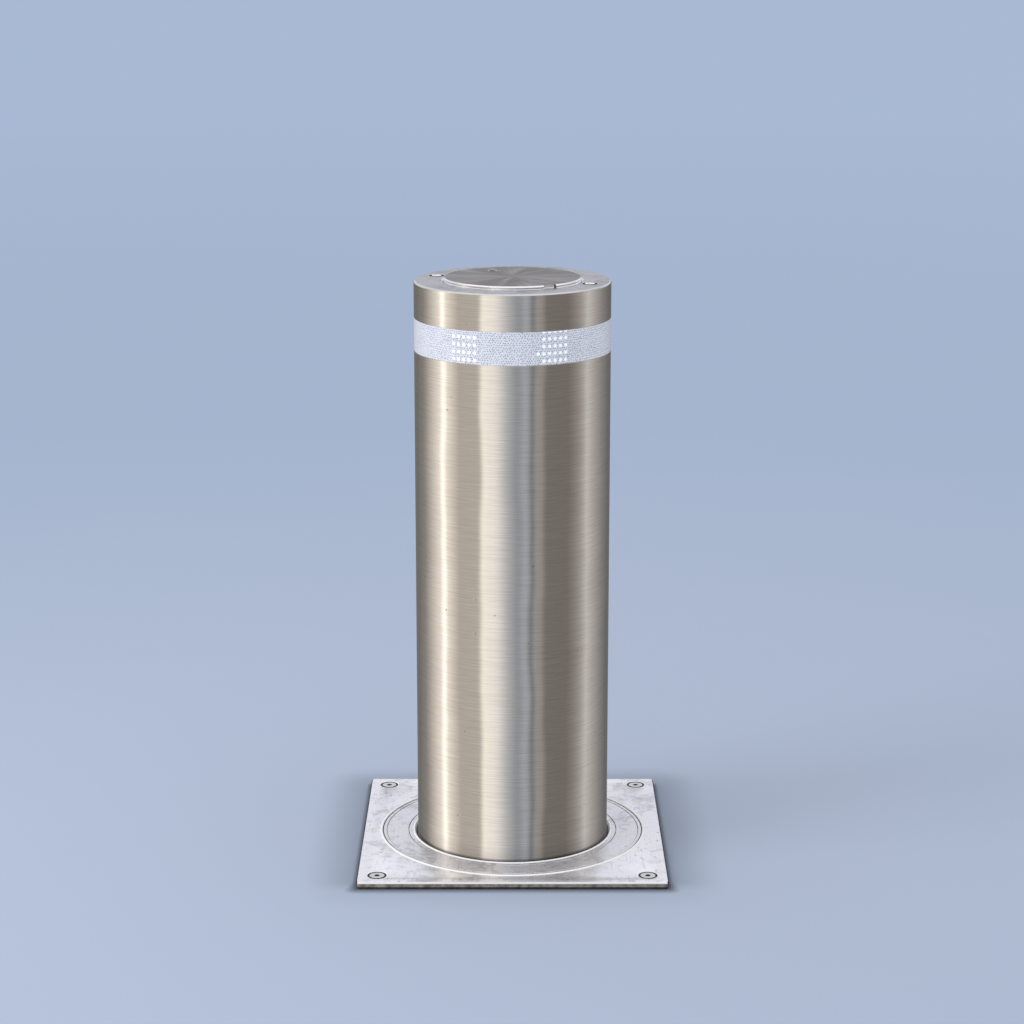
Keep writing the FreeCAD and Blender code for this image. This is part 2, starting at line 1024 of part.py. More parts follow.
def lock_shaft():
    return rod(shaft_r, bolt_top + shaft_above_bolt, bridge_top + shaft_in_rotor, lock_x, lock_y)


# The follower pin's distance from the shaft grows evenly as the cam turns, by the bolt's throw
# over a quarter turn.

slot_over = 0.5
slot_steps = 18
slot_gap = 0.2
cam_wall = 5.0
cam_start = -24.0
cam_stop = 114.0
cam_steps = 23
cam_hub_wall = 6.0
cam_hub_high = 4.0
cam_heel = [(13.0, 0.5), (11.0, 1.6)]


def pin_reach(turned_by):
    return pin_near + bolt_throw * turned_by / 90


def cam_point(reach, turned_by, z, ahead=0.0):
    a = math.radians(90 - turned_by) + ahead
    return V(lock_x + reach * math.cos(a), lock_y + reach * math.sin(a), z)


def spiral_slot(half_width):
    z = cam_low - beyond
    near_side = []
    far_side = []
    for k in range(slot_steps + 1):
        turned_by = -slot_over + (90 + 2 * slot_over) * k / slot_steps
        spot = cam_point(pin_reach(turned_by), turned_by, z)
        along = cam_point(pin_reach(turned_by + 0.01), turned_by + 0.01, z) - spot
        aside = V(-along.y, along.x, 0).normalize() * half_width
        near_side.append(spot + aside)
        far_side.append(spot - aside)
    outline = near_side + far_side[::-1]
    face = Part.Face(Part.makePolygon(outline + [outline[0]]))
    middle = face.extrude(V(0, 0, cam_thick + 2 * beyond))
    ends = []
    for turned_by in (-slot_over, 90 + slot_over):
        spot = cam_point(pin_reach(turned_by), turned_by, z)
        ends.append(rod(half_width, z, cam_high + beyond, spot.x, spot.y))
    return joined(middle, *ends)


def lock_cam():
    points = []
    for k in range(cam_steps + 1):
        turned_by = cam_start + (cam_stop - cam_start) * k / cam_steps
        reach = pin_reach(max(0, min(90, turned_by)))
        points.append(cam_point(reach + pin_dia / 2 + cam_wall, turned_by, cam_low))
    for r, ahead in cam_heel:
        points.append(cam_point(r, cam_stop, cam_low, -ahead))
    r, ahead = cam_heel[0]
    points.append(cam_point(r, cam_start, cam_low, ahead))
    face = Part.Face(Part.makePolygon(points + [points[0]]))
    snail = face.extrude(V(0, 0, cam_thick))
    hub_top = cam_high + cam_hub_high
    hub = rod(shaft_r + cam_hub_wall, cam_low, hub_top, lock_x, lock_y)
    bore = rod(shaft_r, cam_low - beyond, hub_top + beyond, lock_x, lock_y)
    return less(joined(snail, hub), spiral_slot(pin_dia / 2 + slot_gap), bore)


bolt_back = 7.0
bolt_nose = 2.0
pin_in_bolt = 12.0


def lock_bolt():
    far = bar_near - bolt_back
    half = bolt_wide / 2
    bar = block(lock_x - half, lock_x + half, lock_y, far, bolt_low, bolt_top)
    nose = [e for e in bar.Edges if abs(e.BoundBox.YMin - far) < 0.01 and e.BoundBox.YLength < 0.01]
    bar = bar.makeChamfer(bolt_nose, nose)
    hole = rod(pin_dia / 2, bolt_top - pin_in_bolt, bolt_top + beyond, lock_x, lock_y + pin_near)
    return less(bar, hole)


def follower_pin():
    return rod(pin_dia / 2, bolt_top - pin_in_bolt, cam_high - beyond, lock_x, lock_y + pin_near)


# Every piece by name

def pieces():
    made = {
        "casing_front": casing_front(),
        "casing_back": casing_back(),
        "casing_left": casing_left(),
        "casing_right": casing_right(),
        "pit_floor": pit_floor(),
        "corner_lugs": corner_lugs(),
        "anchor_lugs": anchor_lugs(),
        "drain_socket": drain_socket(),
        "flange_plate": flange_plate(),
        "cover_ring": cover_ring(),
        "ring_studs": ring_studs(),
        "wiper_retainer": wiper_retainer(),
        "wiper_seal": wiper_seal(),
        "upper_guide_ring": upper_guide_ring(),
        "chassis_head": chassis_head(),
        "column_nuts": column_nuts(),
        "stop_sleeves": stop_sleeves(),
        "stop_buffers": stop_buffers(),
        "chassis_base": chassis_base(),
        "strike_bar": strike_bar(),
        "base_buffers": base_buffers(),
        "spring_foot_bracket": spring_foot_bracket(),
        "spring_foot_pin": spring_foot_pin(),
        "gas_spring_rod": gas_spring_rod(),
        "bollard_tube": bollard_tube(),
        "head_ring": head_ring(),
        "head_cover": head_cover(),
        "cover_seal": cover_seal(),
        "head_bridge": head_bridge(),
        "lock_barrel": lock_barrel(),
        "spring_head_bracket": spring_head_bracket(),
        "spring_head_pin": spring_head_pin(),
        "gas_spring_body": gas_spring_body(),
        "gas_spring_gland": gas_spring_gland(),
        "foot_plate": foot_plate(),
        "bolt_housing": bolt_housing(),
        "cam_bridge": cam_bridge(),
        "reflective_band": reflective_band(),
        "key_rotor": key_rotor(),
        "lock_shaft": lock_shaft(),
        "lock_cam": lock_cam(),
        "lock_bolt": lock_bolt(),
        "follower_pin": follower_pin(),
    }
    for k, (sx, sy) in enumerate(corners):
        made[f"plate_screw_{k + 1}"] = plate_screw(sx, sy)
        made[f"guide_column_{k + 1}"] = guide_column(sx, sy)
        made[f"foot_bush_{k + 1}"] = foot_bush(sx, sy)
    for k, a in enumerate(plug_angles):
        made[f"lifting_plug_{k + 1}"] = lifting_plug(a)
    return made


os.makedirs("parts", exist_ok=True)
for name, shape in pieces().items():
    if not shape.isValid():
        print("not valid:", name)
    shape.exportStep(f"parts/{name}.step")
    box = shape.BoundBox
    print(name, len(shape.Solids), round(shape.Volume / 1000, 1), "cm3",
          [round(v, 1) for v in (box.XMin, box.YMin, box.ZMin, box.XMax, box.YMax, box.ZMax)])
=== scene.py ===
# Semi-automatic bollard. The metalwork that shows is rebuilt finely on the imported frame,
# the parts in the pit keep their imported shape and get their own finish.
# Metres, +Z up, the tube's axis at the origin, the viewer stands on the -Y side.
import json
import math
import bmesh
import bpy
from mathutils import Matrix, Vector


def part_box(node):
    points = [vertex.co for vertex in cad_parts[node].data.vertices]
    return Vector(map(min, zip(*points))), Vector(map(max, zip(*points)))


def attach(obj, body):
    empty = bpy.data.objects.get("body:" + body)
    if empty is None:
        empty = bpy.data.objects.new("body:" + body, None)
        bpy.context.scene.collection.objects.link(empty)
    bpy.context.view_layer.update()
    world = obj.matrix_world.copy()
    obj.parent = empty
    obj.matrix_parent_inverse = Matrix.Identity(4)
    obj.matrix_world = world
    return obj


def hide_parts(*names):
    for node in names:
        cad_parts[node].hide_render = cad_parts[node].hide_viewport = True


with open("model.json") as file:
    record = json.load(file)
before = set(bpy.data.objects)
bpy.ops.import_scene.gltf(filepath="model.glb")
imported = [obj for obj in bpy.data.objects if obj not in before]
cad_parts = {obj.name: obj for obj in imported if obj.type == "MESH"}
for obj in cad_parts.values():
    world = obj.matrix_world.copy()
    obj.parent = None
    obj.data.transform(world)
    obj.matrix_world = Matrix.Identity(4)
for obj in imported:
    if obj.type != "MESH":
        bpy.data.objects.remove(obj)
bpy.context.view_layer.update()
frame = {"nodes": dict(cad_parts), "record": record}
nodes = frame["nodes"]
scene = bpy.context.scene
mm = 0.001
print("frame loaded:", len(nodes), "nodes")


# Sizes read from the frame

def reach(node):
    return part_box(node)[1].x


def levels(node):
    low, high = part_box(node)
    return low.z, high.z


tubeRadius = reach("bollard_tube")
tubeLow, tubeHigh = levels("bollard_tube")
headLow, headTop = levels("head_ring")
discRadius = reach("head_cover")
coverLow, discTop = levels("head_cover")
bandLow, bandHigh = levels("reflective_band")
bandRadius = reach("reflective_band")
plateHalf = reach("flange_plate")
plateTop = levels("flange_plate")[1]
ringRadius = reach("cover_ring")
ringFloor = levels("cover_ring")[0]
retainerRadius = reach("wiper_retainer")
retainerLow = levels("wiper_retainer")[0]
sealLow, sealHigh = levels("wiper_seal")
sealRadius = reach("wiper_seal")


# Mesh tools

largeSides = 256  # of the big turned shapes
smallSides = 64  # of plugs, screws and their holes
sharpAbove = 30  # degrees, edges past it stay crisp
past = 0.01  # how far a cutter reaches beyond what it cuts
slack = 0.1 * mm  # room in the tests that pick faces by their place
level = 0.97  # a face lies level when its normal's share upwards is past this,
sloping = 0.9  # slopes when it is less than this,
lookingUp = 0.3  # and still looks up when it is more than this


def facesBetween(bm, lower, upper):
    count = len(lower)
    for k in range(count):
        bm.faces.new((lower[k], lower[(k + 1) % count], upper[(k + 1) % count], upper[k]))


def closedStack(bm, loops):
    # walls between the loops, a floor under the first and a lid on the last
    for lower, upper in zip(loops, loops[1:]):
        facesBetween(bm, lower, upper)
    bm.faces.new(loops[0][::-1])
    bm.faces.new(loops[-1])


def objectFrom(bm, name, material, sharpDegrees=sharpAbove):
    bmesh.ops.remove_doubles(bm, verts=bm.verts, dist=1e-7)
    bmesh.ops.recalc_face_normals(bm, faces=bm.faces)
    mesh = bpy.data.meshes.new(name)
    bm.to_mesh(mesh)
    bm.free()
    mesh.shade_smooth()
    mesh.set_sharp_from_angle(angle=math.radians(sharpDegrees))
    mesh.materials.append(material)
    obj = bpy.data.objects.new(name, mesh)
    scene.collection.objects.link(obj)
    return obj


def turned(name, profile, material, sides=largeSides, x=0.0, y=0.0):
    # profile is a list of (radius, height); one that starts and ends on the axis stays open there
    bm = bmesh.new()
    verts = [bm.verts.new((x + r, y, z)) for r, z in profile]
    edges = [bm.edges.new((a, b)) for a, b in zip(verts, verts[1:])]
    if profile[0][0] > 0:
        edges.append(bm.edges.new((verts[-1], verts[0])))
    bmesh.ops.spin(bm, geom=verts + edges, cent=(x, y, 0), axis=(0, 0, 1), angle=math.tau,
                   steps=sides, use_merge=True)
    return objectFrom(bm, name, material)


def corner(r, z, radius, startDegrees, stopDegrees, count=6):
    # points of a rounded corner about the centre (r, z) of a profile
    points = []
    for k in range(count + 1):
        a = math.radians(startDegrees + (stopDegrees - startDegrees) * k / count)
        points.append((r + radius * math.cos(a), z + radius * math.sin(a)))
    return points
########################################
WRITTEN EXERCISE
Print only the lines from the top of the data above down to the line holding "return pin_near +", inclusive.

ANSWER IN FULL
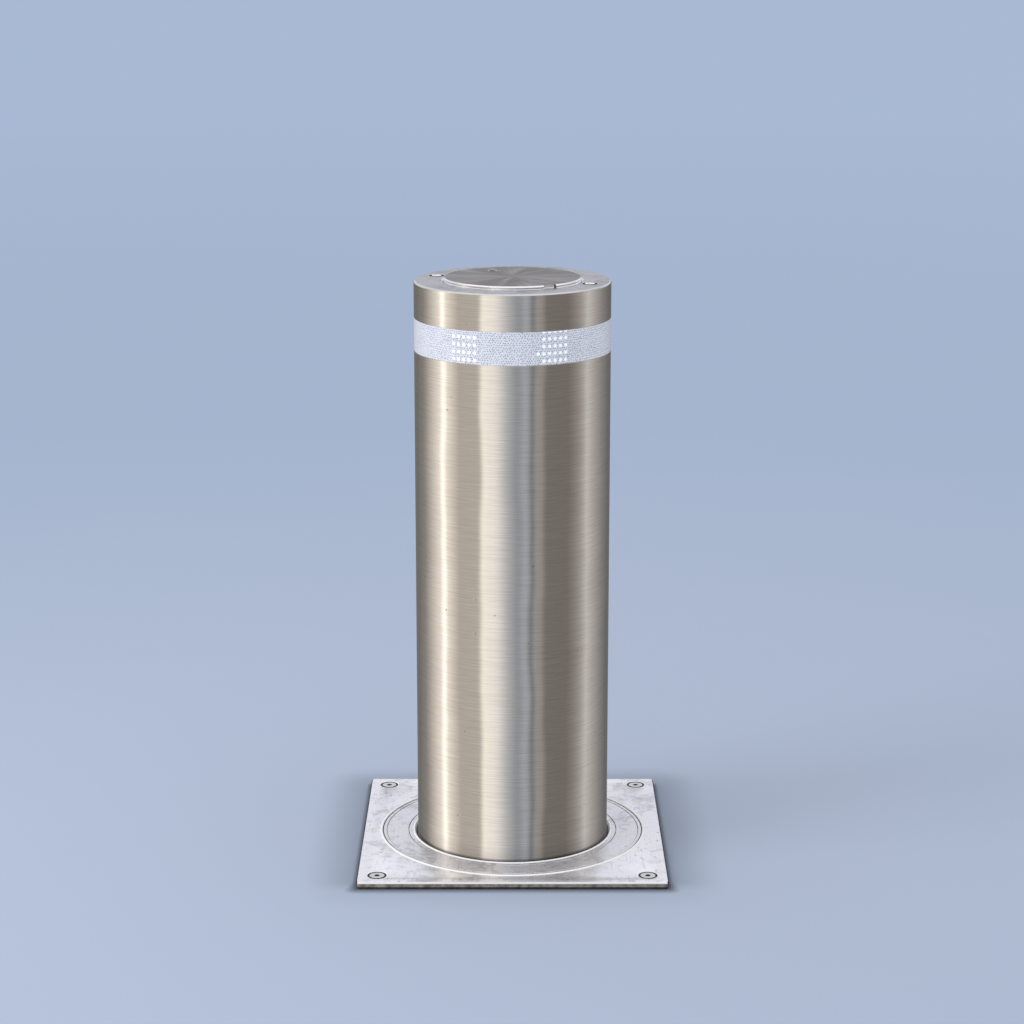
Keep writing the FreeCAD and Blender code for this image. This is part 2, starting at line 1024 of part.py. More parts follow.
def lock_shaft():
    return rod(shaft_r, bolt_top + shaft_above_bolt, bridge_top + shaft_in_rotor, lock_x, lock_y)


# The follower pin's distance from the shaft grows evenly as the cam turns, by the bolt's throw
# over a quarter turn.

slot_over = 0.5
slot_steps = 18
slot_gap = 0.2
cam_wall = 5.0
cam_start = -24.0
cam_stop = 114.0
cam_steps = 23
cam_hub_wall = 6.0
cam_hub_high = 4.0
cam_heel = [(13.0, 0.5), (11.0, 1.6)]


def pin_reach(turned_by):
    return pin_near + bolt_throw * turned_by / 90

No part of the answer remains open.